— Start of INFORMATION SUPPLIED —

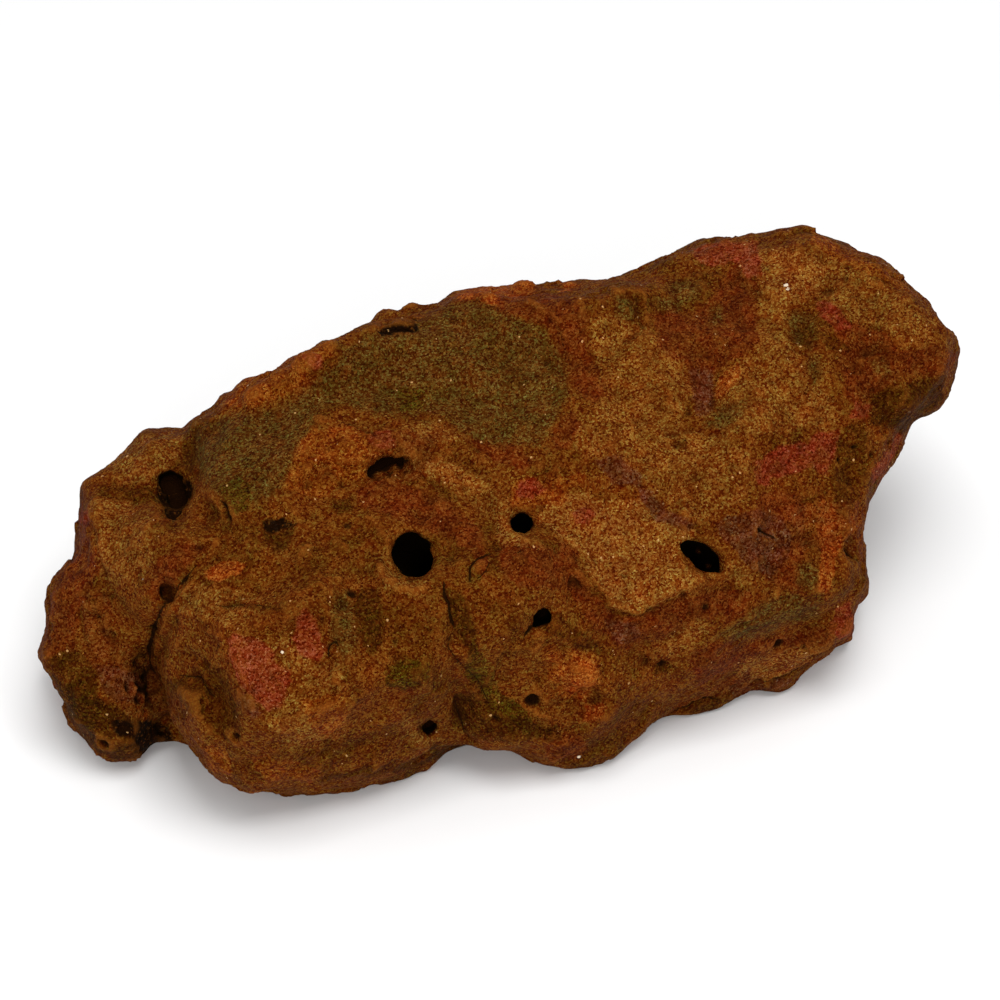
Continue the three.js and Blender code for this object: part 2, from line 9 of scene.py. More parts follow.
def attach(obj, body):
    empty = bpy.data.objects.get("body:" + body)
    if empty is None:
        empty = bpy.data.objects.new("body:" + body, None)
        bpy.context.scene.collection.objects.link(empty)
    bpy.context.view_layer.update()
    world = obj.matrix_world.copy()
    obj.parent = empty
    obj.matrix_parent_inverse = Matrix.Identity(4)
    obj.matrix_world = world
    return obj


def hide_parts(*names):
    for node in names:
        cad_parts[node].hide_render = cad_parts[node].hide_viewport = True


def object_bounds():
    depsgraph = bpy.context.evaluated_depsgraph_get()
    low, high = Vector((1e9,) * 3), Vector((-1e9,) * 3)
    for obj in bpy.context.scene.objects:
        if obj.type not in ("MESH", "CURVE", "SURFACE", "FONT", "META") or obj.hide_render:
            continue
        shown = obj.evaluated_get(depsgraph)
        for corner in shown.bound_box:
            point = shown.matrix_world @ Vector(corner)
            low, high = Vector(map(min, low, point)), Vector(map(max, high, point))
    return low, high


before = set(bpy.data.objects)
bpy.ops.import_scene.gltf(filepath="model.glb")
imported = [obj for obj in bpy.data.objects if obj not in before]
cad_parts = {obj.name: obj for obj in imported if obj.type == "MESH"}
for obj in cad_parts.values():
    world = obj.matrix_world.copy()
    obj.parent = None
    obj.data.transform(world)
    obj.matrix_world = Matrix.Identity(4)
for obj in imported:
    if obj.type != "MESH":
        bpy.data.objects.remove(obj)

— End of INFORMATION SUPPLIED —

INSTRUCTION = Each line of the material above needs to be quoted exactly, please.

RESULT =
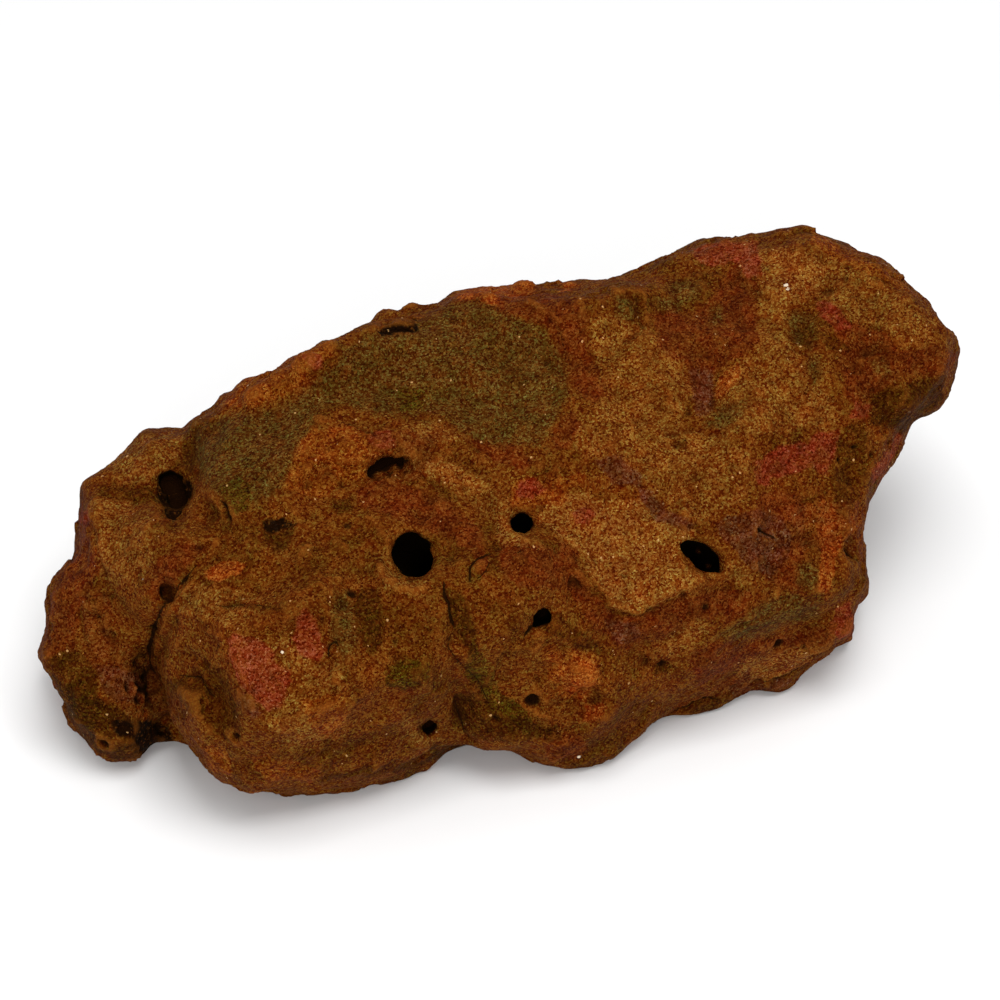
Continue the three.js and Blender code for this object: part 2, from line 9 of scene.py. More parts follow.
def attach(obj, body):
    empty = bpy.data.objects.get("body:" + body)
    if empty is None:
        empty = bpy.data.objects.new("body:" + body, None)
        bpy.context.scene.collection.objects.link(empty)
    bpy.context.view_layer.update()
    world = obj.matrix_world.copy()
    obj.parent = empty
    obj.matrix_parent_inverse = Matrix.Identity(4)
    obj.matrix_world = world
    return obj


def hide_parts(*names):
    for node in names:
        cad_parts[node].hide_render = cad_parts[node].hide_viewport = True


def object_bounds():
    depsgraph = bpy.context.evaluated_depsgraph_get()
    low, high = Vector((1e9,) * 3), Vector((-1e9,) * 3)
    for obj in bpy.context.scene.objects:
        if obj.type not in ("MESH", "CURVE", "SURFACE", "FONT", "META") or obj.hide_render:
            continue
        shown = obj.evaluated_get(depsgraph)
        for corner in shown.bound_box:
            point = shown.matrix_world @ Vector(corner)
            low, high = Vector(map(min, low, point)), Vector(map(max, high, point))
    return low, high


before = set(bpy.data.objects)
bpy.ops.import_scene.gltf(filepath="model.glb")
imported = [obj for obj in bpy.data.objects if obj not in before]
cad_parts = {obj.name: obj for obj in imported if obj.type == "MESH"}
for obj in cad_parts.values():
    world = obj.matrix_world.copy()
    obj.parent = None
    obj.data.transform(world)
    obj.matrix_world = Matrix.Identity(4)
for obj in imported:
    if obj.type != "MESH":
        bpy.data.objects.remove(obj)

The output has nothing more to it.